We are not a warlike people. Quite the opposite. We always seek to live in peace. We resort to force infrequently and with great reluctance — and only after we have determined that it is absolutely necessary. We are awed — and rightly so — by the forces of destruction at loose in the world in this nuclear era. But neither can we be naive or foolish. Four times in my lifetime America has gone to war, bleeding the lives of its young men into the sands of beachheads, the fields of Europe and the jungles and rice paddies of Asia. We know only too well that war comes not when the forces of freedom are strong, but when they are weak.

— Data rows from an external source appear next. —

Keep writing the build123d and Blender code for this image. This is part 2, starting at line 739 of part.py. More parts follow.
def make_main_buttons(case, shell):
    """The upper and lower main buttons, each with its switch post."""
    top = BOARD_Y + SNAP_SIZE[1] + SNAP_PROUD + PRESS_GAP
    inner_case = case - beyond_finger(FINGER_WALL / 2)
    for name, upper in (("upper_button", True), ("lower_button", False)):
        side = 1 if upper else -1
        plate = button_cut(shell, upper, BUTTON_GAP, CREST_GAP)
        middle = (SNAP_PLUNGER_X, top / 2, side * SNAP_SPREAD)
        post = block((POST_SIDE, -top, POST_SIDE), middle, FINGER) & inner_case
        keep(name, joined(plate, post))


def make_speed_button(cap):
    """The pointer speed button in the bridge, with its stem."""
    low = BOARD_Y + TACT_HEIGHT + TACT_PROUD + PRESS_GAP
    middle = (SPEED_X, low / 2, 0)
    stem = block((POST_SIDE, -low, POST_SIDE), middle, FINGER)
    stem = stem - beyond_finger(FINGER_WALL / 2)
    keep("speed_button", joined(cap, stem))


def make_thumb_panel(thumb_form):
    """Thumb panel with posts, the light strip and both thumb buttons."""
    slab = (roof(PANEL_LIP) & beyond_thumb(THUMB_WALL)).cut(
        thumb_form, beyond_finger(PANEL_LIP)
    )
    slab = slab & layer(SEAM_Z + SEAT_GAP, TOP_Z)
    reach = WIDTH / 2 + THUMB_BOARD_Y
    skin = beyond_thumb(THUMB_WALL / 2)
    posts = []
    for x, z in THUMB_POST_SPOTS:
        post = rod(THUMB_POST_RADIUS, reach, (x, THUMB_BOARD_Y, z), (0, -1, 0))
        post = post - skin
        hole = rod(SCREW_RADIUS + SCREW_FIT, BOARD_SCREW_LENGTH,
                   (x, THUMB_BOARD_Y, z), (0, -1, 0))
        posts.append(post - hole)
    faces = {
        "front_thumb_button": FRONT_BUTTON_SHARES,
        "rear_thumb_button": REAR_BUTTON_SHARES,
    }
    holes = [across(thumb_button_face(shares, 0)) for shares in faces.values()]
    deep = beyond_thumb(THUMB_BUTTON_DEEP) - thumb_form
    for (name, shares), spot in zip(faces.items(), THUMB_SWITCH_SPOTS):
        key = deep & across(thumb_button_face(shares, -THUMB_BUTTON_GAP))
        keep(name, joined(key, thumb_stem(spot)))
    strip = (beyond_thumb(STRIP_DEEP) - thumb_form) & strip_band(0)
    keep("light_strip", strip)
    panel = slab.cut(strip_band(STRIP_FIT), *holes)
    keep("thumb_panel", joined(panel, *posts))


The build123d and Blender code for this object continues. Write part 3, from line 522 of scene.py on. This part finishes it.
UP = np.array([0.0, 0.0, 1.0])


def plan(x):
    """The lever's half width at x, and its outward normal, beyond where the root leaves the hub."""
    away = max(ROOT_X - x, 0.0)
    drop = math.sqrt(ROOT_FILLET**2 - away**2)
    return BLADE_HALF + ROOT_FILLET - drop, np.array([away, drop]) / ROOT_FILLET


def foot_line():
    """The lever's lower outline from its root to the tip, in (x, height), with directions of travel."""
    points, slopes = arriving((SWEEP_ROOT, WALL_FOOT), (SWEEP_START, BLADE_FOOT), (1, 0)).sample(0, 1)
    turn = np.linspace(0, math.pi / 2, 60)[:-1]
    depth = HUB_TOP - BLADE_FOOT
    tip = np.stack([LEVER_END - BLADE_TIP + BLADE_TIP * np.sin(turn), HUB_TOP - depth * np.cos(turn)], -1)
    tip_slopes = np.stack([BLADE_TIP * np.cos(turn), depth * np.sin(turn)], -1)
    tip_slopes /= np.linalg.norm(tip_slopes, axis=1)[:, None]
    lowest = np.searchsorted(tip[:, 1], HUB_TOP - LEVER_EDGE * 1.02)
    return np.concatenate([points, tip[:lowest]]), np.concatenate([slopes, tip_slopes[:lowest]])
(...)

It is then that tyrants are tempted.

We simply cannot learn these lessons the hard way again without risking our destruction.

That man was Ronald Reagan in his 1980 Republican nomination acceptance speech.

Of course other parts of the speech was not my political views of the time (or even today) but the thing about it was here was someone telling the nation ENOUGH! Reagan did change the mood of the country once he was in office – such as telling the press to stop with the negative stories about the economy. He borrowed billions to build up the military and didn’t take any shit from anyone like the Grenadians and Nicaraguans. He also told the Soviets to tear down the Berlin Wall and they did….. in 1989 when their communist system was almost bankrupt and they lost controll over their puppets.

What Barack Obama did for me on Thursday night – was restore my confidence – ended my malaise – that the US will return to its legacy and roots as the bulwark of rational actions and a bastion for freedom and democracy. Obama will patch up the Bill of Rights and restore our reputation in the world.

I spoke to my mother and asked if she watched the speech and she had and said Obama reminded her of John F Kennedy. She was getting the same vibe I was. Before the convention she had doubts about Obama but she was on his side now. It also helped that his personal story mirrored our life. A single parent household going from good times to food stamps.

So there I was yelling YES! YES! and wanting to find a voting booth to vote now – for the good of this country and for the future of our children.